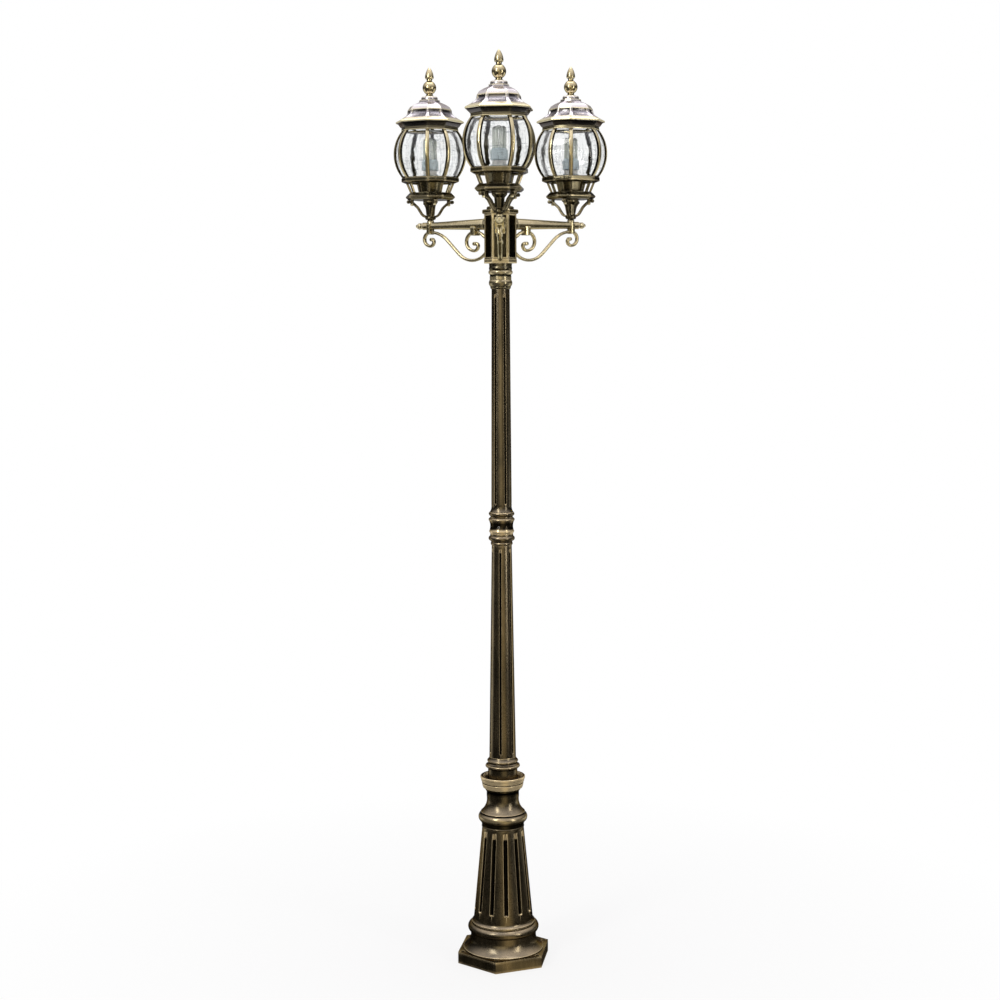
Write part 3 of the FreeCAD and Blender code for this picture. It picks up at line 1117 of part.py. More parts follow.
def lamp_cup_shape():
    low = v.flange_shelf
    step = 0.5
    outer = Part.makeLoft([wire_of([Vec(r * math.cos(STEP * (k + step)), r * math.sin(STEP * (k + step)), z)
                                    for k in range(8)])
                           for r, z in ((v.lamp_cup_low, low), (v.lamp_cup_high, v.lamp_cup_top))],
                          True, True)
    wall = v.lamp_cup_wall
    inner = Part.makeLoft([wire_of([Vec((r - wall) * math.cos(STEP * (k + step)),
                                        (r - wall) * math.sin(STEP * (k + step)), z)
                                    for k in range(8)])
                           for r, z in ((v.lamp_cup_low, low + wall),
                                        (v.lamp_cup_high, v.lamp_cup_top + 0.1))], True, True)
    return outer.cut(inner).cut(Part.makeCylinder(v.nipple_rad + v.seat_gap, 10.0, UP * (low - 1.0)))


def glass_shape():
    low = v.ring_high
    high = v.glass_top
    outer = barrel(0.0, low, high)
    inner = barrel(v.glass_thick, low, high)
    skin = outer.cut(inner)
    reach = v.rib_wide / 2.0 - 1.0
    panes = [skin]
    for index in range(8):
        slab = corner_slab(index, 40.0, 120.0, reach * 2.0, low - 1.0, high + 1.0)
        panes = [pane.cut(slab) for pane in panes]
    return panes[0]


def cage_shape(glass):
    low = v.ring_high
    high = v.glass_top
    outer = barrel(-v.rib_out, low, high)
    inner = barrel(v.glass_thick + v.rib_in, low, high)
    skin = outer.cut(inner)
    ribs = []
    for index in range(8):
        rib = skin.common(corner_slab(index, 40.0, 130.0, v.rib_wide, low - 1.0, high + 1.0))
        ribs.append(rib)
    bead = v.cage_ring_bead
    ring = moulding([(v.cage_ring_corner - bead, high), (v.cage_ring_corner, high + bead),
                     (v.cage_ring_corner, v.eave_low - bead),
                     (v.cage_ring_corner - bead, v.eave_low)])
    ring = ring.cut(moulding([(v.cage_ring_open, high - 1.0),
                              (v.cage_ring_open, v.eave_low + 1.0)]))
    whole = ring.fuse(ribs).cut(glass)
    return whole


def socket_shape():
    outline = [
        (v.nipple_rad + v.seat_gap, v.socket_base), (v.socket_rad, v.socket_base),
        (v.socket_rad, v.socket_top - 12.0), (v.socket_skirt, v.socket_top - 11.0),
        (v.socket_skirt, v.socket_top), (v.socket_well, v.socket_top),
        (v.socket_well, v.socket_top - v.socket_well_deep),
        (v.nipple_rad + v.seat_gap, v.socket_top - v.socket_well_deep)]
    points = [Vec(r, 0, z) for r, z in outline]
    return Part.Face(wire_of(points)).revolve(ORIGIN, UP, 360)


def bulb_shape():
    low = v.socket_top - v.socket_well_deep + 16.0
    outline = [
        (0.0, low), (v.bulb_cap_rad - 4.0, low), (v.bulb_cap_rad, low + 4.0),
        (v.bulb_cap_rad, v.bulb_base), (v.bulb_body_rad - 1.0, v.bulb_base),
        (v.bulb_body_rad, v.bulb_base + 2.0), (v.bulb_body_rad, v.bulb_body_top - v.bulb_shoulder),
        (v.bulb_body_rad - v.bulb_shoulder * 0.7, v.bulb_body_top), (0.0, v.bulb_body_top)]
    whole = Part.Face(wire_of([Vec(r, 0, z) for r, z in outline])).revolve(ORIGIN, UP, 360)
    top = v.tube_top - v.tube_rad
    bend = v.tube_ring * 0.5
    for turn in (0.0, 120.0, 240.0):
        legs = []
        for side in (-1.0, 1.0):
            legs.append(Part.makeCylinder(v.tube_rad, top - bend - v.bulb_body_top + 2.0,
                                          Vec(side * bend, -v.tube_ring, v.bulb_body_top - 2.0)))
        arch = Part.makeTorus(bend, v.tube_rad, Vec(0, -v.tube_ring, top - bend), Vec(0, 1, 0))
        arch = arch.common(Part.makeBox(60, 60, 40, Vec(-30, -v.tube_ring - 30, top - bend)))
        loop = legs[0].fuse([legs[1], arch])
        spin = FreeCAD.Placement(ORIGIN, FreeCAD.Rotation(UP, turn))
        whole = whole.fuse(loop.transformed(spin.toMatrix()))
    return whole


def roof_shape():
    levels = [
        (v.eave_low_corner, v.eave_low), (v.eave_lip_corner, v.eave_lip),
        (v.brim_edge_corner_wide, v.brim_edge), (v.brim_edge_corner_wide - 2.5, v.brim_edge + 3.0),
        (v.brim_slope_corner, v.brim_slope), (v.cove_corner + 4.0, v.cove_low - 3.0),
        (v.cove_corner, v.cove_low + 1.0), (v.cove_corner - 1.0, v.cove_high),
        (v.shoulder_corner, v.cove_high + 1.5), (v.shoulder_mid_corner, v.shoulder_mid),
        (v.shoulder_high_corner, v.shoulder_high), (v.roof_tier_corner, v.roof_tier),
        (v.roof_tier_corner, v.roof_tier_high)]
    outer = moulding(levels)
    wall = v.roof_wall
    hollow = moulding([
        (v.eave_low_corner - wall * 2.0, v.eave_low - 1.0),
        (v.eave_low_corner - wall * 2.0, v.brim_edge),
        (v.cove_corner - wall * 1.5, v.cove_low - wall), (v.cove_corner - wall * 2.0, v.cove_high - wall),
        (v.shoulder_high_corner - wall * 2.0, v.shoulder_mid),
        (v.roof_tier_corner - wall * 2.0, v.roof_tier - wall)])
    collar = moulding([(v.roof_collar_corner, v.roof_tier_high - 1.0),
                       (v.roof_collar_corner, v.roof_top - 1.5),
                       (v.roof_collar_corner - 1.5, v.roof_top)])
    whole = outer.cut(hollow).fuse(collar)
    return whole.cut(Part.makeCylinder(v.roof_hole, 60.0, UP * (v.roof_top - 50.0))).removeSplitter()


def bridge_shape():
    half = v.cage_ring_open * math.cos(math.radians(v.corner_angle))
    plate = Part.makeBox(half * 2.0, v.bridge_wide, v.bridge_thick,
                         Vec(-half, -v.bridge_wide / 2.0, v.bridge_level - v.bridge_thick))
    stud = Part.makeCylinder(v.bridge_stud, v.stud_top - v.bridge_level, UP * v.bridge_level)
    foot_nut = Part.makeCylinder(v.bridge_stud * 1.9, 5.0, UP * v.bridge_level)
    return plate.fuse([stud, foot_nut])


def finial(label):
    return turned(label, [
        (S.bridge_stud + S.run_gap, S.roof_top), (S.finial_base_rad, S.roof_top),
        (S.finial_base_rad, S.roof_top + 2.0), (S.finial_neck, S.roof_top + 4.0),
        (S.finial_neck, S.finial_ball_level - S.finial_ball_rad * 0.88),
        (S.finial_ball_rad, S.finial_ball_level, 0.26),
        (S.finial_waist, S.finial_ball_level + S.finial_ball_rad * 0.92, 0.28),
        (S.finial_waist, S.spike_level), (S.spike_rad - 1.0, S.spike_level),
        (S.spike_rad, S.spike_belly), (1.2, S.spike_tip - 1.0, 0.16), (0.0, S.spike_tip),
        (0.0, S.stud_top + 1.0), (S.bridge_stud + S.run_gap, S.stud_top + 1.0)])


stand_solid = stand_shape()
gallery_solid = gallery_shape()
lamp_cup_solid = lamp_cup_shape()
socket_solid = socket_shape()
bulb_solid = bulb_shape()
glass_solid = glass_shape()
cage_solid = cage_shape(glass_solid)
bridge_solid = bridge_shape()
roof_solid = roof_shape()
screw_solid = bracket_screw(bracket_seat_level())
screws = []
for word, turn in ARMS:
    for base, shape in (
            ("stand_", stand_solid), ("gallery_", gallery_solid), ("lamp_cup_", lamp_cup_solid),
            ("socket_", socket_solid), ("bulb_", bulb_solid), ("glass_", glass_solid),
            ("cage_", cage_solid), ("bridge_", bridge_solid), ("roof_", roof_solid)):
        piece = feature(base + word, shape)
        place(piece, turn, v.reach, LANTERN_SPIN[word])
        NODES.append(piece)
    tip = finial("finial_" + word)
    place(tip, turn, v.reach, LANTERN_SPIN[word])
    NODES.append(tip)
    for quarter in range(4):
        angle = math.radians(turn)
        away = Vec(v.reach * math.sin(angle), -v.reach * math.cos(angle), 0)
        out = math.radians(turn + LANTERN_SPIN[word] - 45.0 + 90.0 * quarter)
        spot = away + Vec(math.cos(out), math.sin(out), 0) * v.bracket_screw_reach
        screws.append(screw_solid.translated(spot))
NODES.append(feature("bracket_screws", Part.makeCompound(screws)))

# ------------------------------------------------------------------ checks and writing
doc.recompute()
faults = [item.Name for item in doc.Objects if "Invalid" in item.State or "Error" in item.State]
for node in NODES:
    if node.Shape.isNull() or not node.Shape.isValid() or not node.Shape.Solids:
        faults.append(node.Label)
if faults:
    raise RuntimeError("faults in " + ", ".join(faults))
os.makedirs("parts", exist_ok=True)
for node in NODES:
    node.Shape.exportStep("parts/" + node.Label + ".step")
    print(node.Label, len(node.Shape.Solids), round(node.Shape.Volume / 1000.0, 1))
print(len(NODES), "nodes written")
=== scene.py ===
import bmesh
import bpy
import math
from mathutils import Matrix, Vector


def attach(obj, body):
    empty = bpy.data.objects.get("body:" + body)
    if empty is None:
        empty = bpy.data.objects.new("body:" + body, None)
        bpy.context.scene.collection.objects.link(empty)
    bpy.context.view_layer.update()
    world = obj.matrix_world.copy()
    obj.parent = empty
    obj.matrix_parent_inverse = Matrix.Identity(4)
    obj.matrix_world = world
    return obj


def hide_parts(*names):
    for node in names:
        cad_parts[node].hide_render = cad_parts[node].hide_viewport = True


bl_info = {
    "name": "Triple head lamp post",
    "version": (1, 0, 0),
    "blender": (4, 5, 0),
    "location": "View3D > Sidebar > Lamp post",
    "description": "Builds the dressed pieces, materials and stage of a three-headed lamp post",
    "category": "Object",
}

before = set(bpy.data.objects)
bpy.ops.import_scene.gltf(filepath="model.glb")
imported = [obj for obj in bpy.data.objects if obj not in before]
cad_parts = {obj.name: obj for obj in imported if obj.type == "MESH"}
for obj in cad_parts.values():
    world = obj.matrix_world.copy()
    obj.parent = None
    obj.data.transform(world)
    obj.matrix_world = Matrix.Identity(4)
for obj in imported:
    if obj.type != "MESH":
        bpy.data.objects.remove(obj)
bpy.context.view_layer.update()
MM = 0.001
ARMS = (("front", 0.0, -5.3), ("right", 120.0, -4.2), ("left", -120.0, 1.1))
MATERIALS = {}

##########

Required task ▸
In the listing above, please print only the lines from the first one to the line where "return panes[0]" appears, exactly as written, both of those lines included.

Answer below ▸
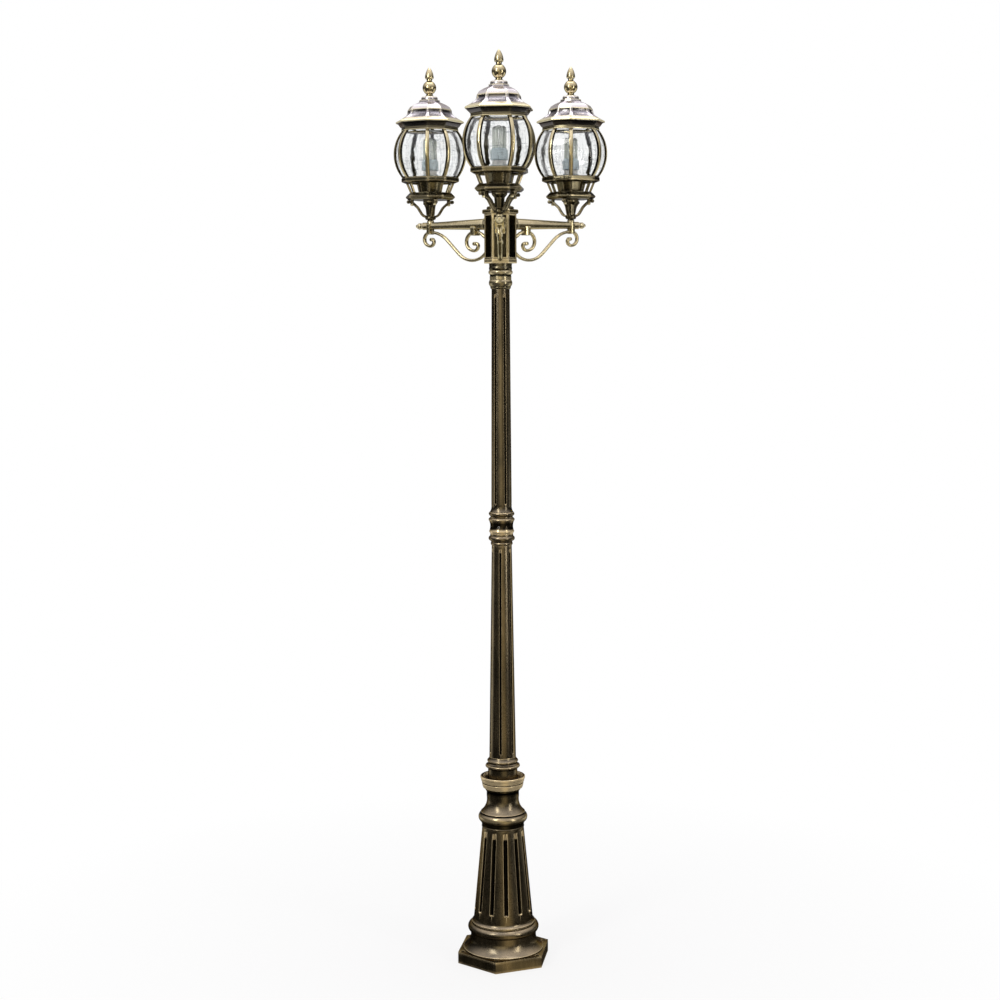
Write part 3 of the FreeCAD and Blender code for this picture. It picks up at line 1117 of part.py. More parts follow.
def lamp_cup_shape():
    low = v.flange_shelf
    step = 0.5
    outer = Part.makeLoft([wire_of([Vec(r * math.cos(STEP * (k + step)), r * math.sin(STEP * (k + step)), z)
                                    for k in range(8)])
                           for r, z in ((v.lamp_cup_low, low), (v.lamp_cup_high, v.lamp_cup_top))],
                          True, True)
    wall = v.lamp_cup_wall
    inner = Part.makeLoft([wire_of([Vec((r - wall) * math.cos(STEP * (k + step)),
                                        (r - wall) * math.sin(STEP * (k + step)), z)
                                    for k in range(8)])
                           for r, z in ((v.lamp_cup_low, low + wall),
                                        (v.lamp_cup_high, v.lamp_cup_top + 0.1))], True, True)
    return outer.cut(inner).cut(Part.makeCylinder(v.nipple_rad + v.seat_gap, 10.0, UP * (low - 1.0)))


def glass_shape():
    low = v.ring_high
    high = v.glass_top
    outer = barrel(0.0, low, high)
    inner = barrel(v.glass_thick, low, high)
    skin = outer.cut(inner)
    reach = v.rib_wide / 2.0 - 1.0
    panes = [skin]
    for index in range(8):
        slab = corner_slab(index, 40.0, 120.0, reach * 2.0, low - 1.0, high + 1.0)
        panes = [pane.cut(slab) for pane in panes]
    return panes[0]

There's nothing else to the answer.